The RTO’s enhanced storage participation rules go into effect April 1, with a second phase coming in the second half of this year, and staff are working on a third phase, he said. (See FERC Accepts ISO-NE Storage Tariff Revisions.)
In addition, the RTO prepared an interim proposal for compensating generators for fuel security, which it plans to file this month with FERC, with or without stakeholder endorsement. (See ISO-NE Steady on Fuel Plan Despite NEPOOL Rebuff.)
The Analysis Group’s Paul Hibbard, former chairman of the Massachusetts Department of Public Utilities, said the desire to reduce energy sector carbon emissions is the biggest market factor of all.

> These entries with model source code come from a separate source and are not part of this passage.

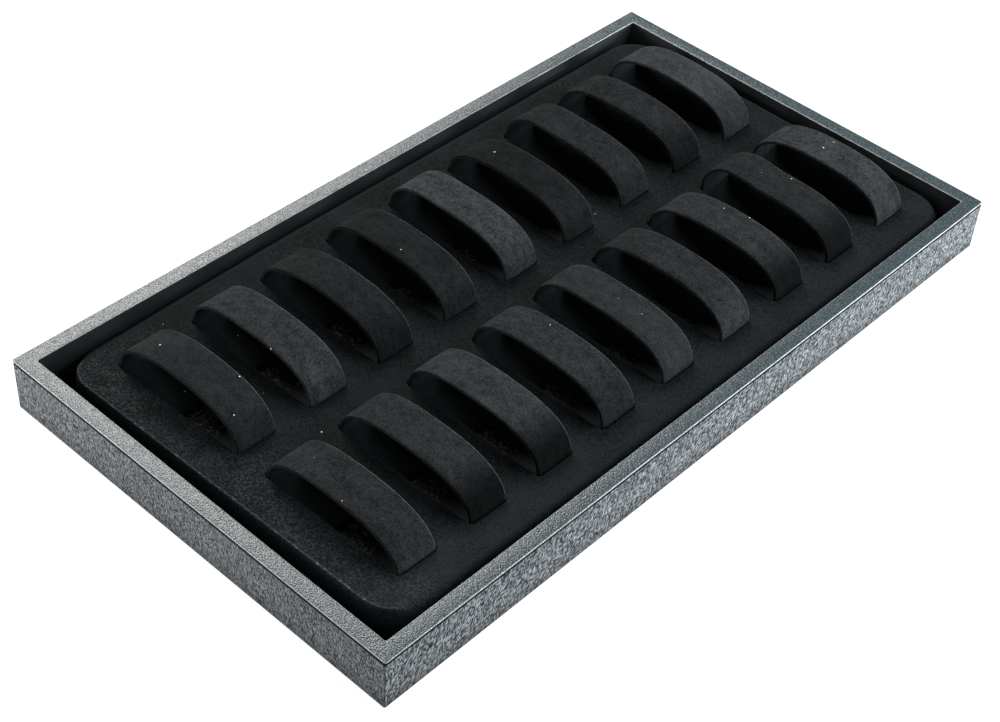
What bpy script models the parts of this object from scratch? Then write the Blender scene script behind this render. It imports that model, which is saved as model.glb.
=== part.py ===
"""Watch display tray: a moulded tray, a flocked liner with pockets, and open C-shaped collars.

Metres, +Z up, long side along X. The origin is at the centre of the tray's underside.
"""
import math

import bmesh
import bpy
from mathutils import Matrix, Vector

MM = 0.001

# Tray, one moulding
TRAY_LENGTH = 374.65 * MM
TRAY_WIDTH = 209.55 * MM
TRAY_HEIGHT = 25.4 * MM
RIM_WIDTH = 7.0 * MM
RIM_BAND_HEIGHT = 1.3 * MM
RIM_BAND_PROUD = 0.4 * MM
RIM_EDGE_RADIUS = 0.45 * MM
RIM_TOP_THICKNESS = 2.0 * MM
TRAY_WALL = 1.8 * MM
TRAY_FLOOR = 2.5 * MM
TRAY_CORNER_RADIUS = 0.9 * MM
WEB_THICKNESS = 1.5 * MM
WEB_PITCH = 45.0 * MM

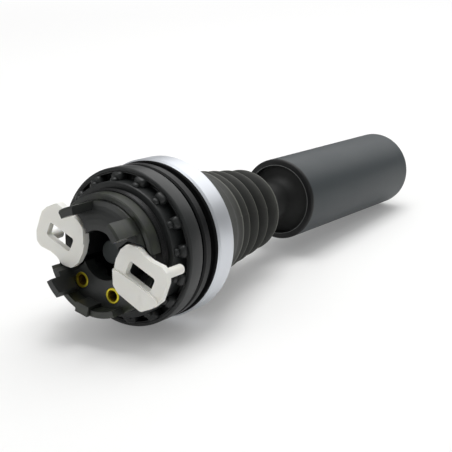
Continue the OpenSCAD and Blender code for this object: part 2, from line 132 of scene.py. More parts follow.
def noise(
    tree: bpy.types.NodeTree,
    place: bpy.types.NodeSocket,
    size_mm: float,
    detail: float,
    roughness: float = 0.5,
) -> bpy.types.NodeSocket:
    """Adds a noise.

    Args:
        tree: the material's node tree.
        place: output that carries the coordinates.
        size_mm: size of its largest patches.
        detail: how many finer layers it has.
        roughness: strength of each finer layer.

    Returns:
        The noise, from 0 to 1.
    """
    settings = {"Scale": 1.0 / (size_mm * MM), "Detail": detail, "Roughness": roughness}
    return node(tree, "ShaderNodeTexNoise", settings, Vector=place).outputs["Fac"]


def ranged(
    tree: bpy.types.NodeTree,
    value: bpy.types.NodeSocket,
    given: tuple[float, float] = (0.0, 1.0),
    wanted: tuple[float, float] = (0.0, 1.0),
) -> bpy.types.NodeSocket:
    """Carries a value from one range over to another, and holds it inside.

    Args:
        tree: the node tree.
        value: output that carries the value.
        given: range that the value has.
        wanted: range that it gets.

    Returns:
        The carried value.
    """
    settings = {"From Min": given[0], "From Max": given[1], "To Min": wanted[0], "To Max": wanted[1]}
    return node(tree, "ShaderNodeMapRange", settings, Value=value).outputs["Result"]


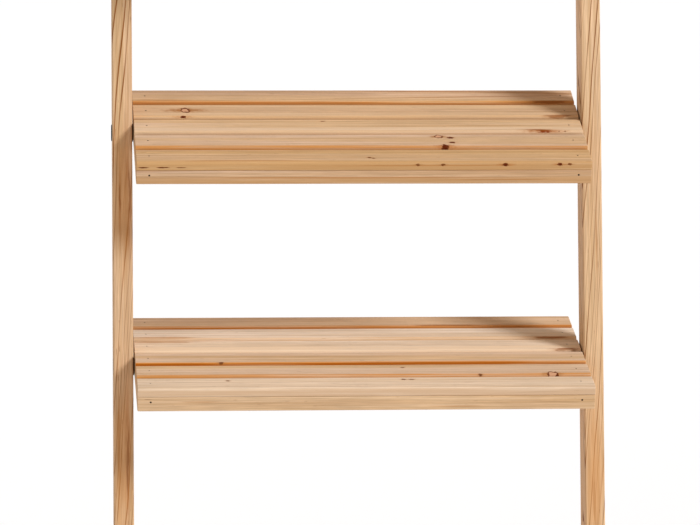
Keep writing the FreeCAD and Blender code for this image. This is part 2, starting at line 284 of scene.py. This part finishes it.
def board_coordinates(t, place):
    """Board-local position, and how squarely a face is cut across the grain."""
    texture_space = t.node("ShaderNodeTexCoord").outputs
    mapping = t.node("ShaderNodeMapping", vector_type="TEXTURE")
    t.feed(mapping.inputs["Vector"], texture_space["Object"])
    mapping.inputs["Location"].default_value = place.to_translation()
    mapping.inputs["Rotation"].default_value = place.to_euler("XYZ")
    facing = t.vector("DOT_PRODUCT", texture_space["Normal"], place.to_3x3().col[0])
    return mapping.outputs[0], t.step(t.math("ABSOLUTE", facing), 0.7, 0.95)


def place_marks(t, local, marks):
    """The marks' node groups by kind, painted shade among them, and how far they push the rings
    aside.
    """
    placed_marks = []
    bend = 0.0
    for kind, *numbers, streak in marks:
        numbers = [number * MM for number in numbers]
        mark_node = t.group(MARK_SHAPE, Local=local, Centre=numbers[:3], Size=numbers[3:], Streak=streak)
        placed_marks.append((kind, mark_node))
        if kind in BENDING_MARKS:
            bend = t.math("ADD", bend, mark_node["Bend"])
    return placed_marks, bend


def tint_bands(t, color, local, seed, bands):
    """Colour with each band of the board laid over it, uneven and with a wavy edge."""
    axes = t.split(local)
    shifted = t.vector("ADD", local, seed)
    for axis, start, end, tint, strength in bands:
        wave = t.noise(t.vector("MULTIPLY", shifted, (5.0, 60.0, 60.0)), 1.0, 2.0)
        wave = t.math("MULTIPLY", t.math("SUBTRACT", wave, 0.5), BAND_WAVE)
        edge = t.step(t.math("ADD", axes["XYZ".index(axis)], wave), start * MM, end * MM)
        uneven = t.noise(t.vector("MULTIPLY", shifted, (7.0, 500.0, 500.0)), 1.0, 2.0)
        amount = t.math("MULTIPLY", edge, t.step(uneven, 0.32, 0.6, 0.35 * strength, strength))
        color = t.mix(amount, color, tint)
    return color


def tint_marks(t, color, height, placed_marks):
    """Colour and relief with the marks in them; the "shade" marks are painted shadow."""
    for kind, mark_node in placed_marks:
        core_tint, rim_tint, halo_tint, core, rim, halo = MARKS[kind]
        color = t.mix(t.math("MULTIPLY", mark_node["Halo"], halo), color, halo_tint)
        color = t.mix(t.math("MULTIPLY", mark_node["Core"], core), color, core_tint)
        color = t.mix(t.math("MULTIPLY", mark_node["Rim"], rim), color, rim_tint)
        height = t.math("SUBTRACT", height, t.math("MULTIPLY", mark_node["Rim"], 0.8))
    return color, height


def fir_material(name, place, rng, early=PINK_PALE, early_2=YELLOW_PALE, late=LATEWOOD,
                 pith=(0.004, -0.045), ring=2.6, taper=0.004, wander=0.006, contrast=0.6,
                 line=0.55, bands=(), marks=()):
    """Fir for one board. Bands are (axis, from, to, colour, strength), and marks are
    (kind, centre x y z, half-size x y z, streak), both board-local and in millimetres."""
    material = bpy.data.materials.new(name)
    material.use_nodes = True
    t = Tree(material.node_tree)
    shader = material.node_tree.nodes["Principled BSDF"]
    local, sawn_end = board_coordinates(t, place)
    seed = tuple(rng.uniform(-9, 9) for _ in range(3))
    placed_marks, bend = place_marks(t, local, marks)
    wood = t.group(FIR, Local=local, Seed=seed, Ring=ring * MM, Taper=taper, Wander=wander,
                   Bend=bend, Contrast=contrast, Line=line, Early=early, Late=late,
                   **{"Pith y": pith[0], "Pith z": pith[1], "Early 2": early_2})
    color = tint_bands(t, wood["Color"], local, seed, bands)
    color = t.mix(sawn_end, color, t.mix(1.0, color, END_GRAIN, "MULTIPLY"))
    color, height = tint_marks(t, color, wood["Height"], placed_marks)
    bump = t.node("ShaderNodeBump")
    bump.inputs["Strength"].default_value = WOOD_BUMP_STRENGTH
    bump.inputs["Distance"].default_value = WOOD_BUMP_DISTANCE
    t.feed(bump.inputs["Height"], height)
    t.feed(shader.inputs["Base Color"], color)
    t.feed(shader.inputs["Roughness"], wood["Roughness"])
    t.feed(shader.inputs["Normal"], bump.outputs[0])
    shader.inputs["Specular IOR Level"].default_value = WOOD_SPECULAR
    return material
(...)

With various state policies being enacted, “how do the markets provide the resources needed to maintain reliability, particularly during winter months?” Hibbard asked. “That’s what makes this so incredibly difficult.
“There’s really very little opportunity for resources to earn sufficient revenues through energy markets when you look five or 10 years out, but we still have to maintain reliability during those winter months,” he said.
When the Pilgrim nuclear plant and the remaining oil and coal units retire, the system will become “a lot more peaky” from a gas supply perspective, he said. “What really changes here is that the consumption of natural gas power plants for electricity spikes in the winter … so it really increases our reliance, particularly for power sector reliability, on LNG over the course of the 25 or 50 coldest days of the year.”
Add electrification and “things get really scary, because now pipelines can’t even meet total demand for gas for over 100 days in the year,” Hibbard said. “It’s this combination of what the states are trying to do to meet carbon-reduction goals, and the feedback that has on the electric system, that makes the challenges so incredibly important when thinking about this transition over the next 10 years.”